Est-ce qui'il y a une expression pareille à celle du titre en italien?

Merci.


----------



## federicoft

Oui: _"che cosa succede?_", "_che cosa sta succedendo?" _ou parfois "_che cosa c'è?_", selon les cas.


----------



## CrystalAngel

Che c'è?

est utilisée pour choses informelles, ou tu peux dire

Che succede?


----------



## federicoft

CrystalAngel said:


> Che c'è?
> 
> [...]
> 
> Che succede?



Dans le Nord ça serait: _cosa c'è?_, _cosa succede?_


----------



## Donaldos

_cosa succede_ ne marcherait pas ailleurs?


----------



## brian

Donaldos said:


> _cosa succede_ ne marcherait pas ailleurs?



Si -- _che succede = cosa succede = che cosa succede. _Il y a peut-être des régions où l'un ou l'autre est préferé, mais on peut bien utiliser partout tous les trois, je dirais.


----------



## Schrodinger's_Cat

J'ai l'intention de créer un blog ?= Ho l'intenzione di creare un blog 

Le titre du Blog: Qu'est-ce qui se passe? (commentaires & suggestions) 
Il titolo del Blog : Cosa succede? (Commenti & Suggerimenti)

Message : Prière d'écrire en Français et Italien sur ce Blog.
Il messagio: Vi richiesto di scrivere in francese ed italiano su questo blog.

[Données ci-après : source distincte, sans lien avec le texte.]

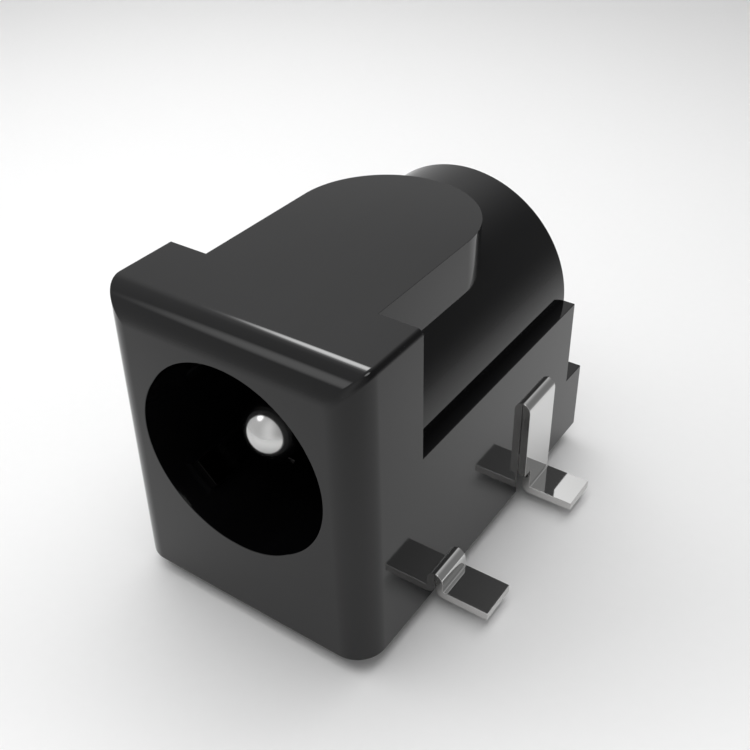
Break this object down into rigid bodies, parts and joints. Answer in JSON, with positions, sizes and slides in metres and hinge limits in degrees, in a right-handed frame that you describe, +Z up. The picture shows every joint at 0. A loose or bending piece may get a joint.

Est-ce que c'est bon comme ça?


----------



## Necsus

BenVitale said:


> J'ai l'intention de créer un blog ?= Ho l'intenzione di creare un blog
> 
> Le titre du Blog: Qu'est-ce qui se passe? (commentaires & suggestions)
> Il titolo del Blog : Cosa succede? (Commenti & Suggerimenti)
> 
> Message : Prière d'écrire en Français et Italien sur ce Blog.
> Il messagio: Vi richiesto di scrivere in francese ed italiano su questo blog.
> 
> Est-ce que c'est bon comme ça?


Je dirais 'si prega di scrivere in francese e italiano...'


----------



## coppergirl

J'ai entendu aussi "Che mi dici?".  Qu'est-ce que vous en pensez?


----------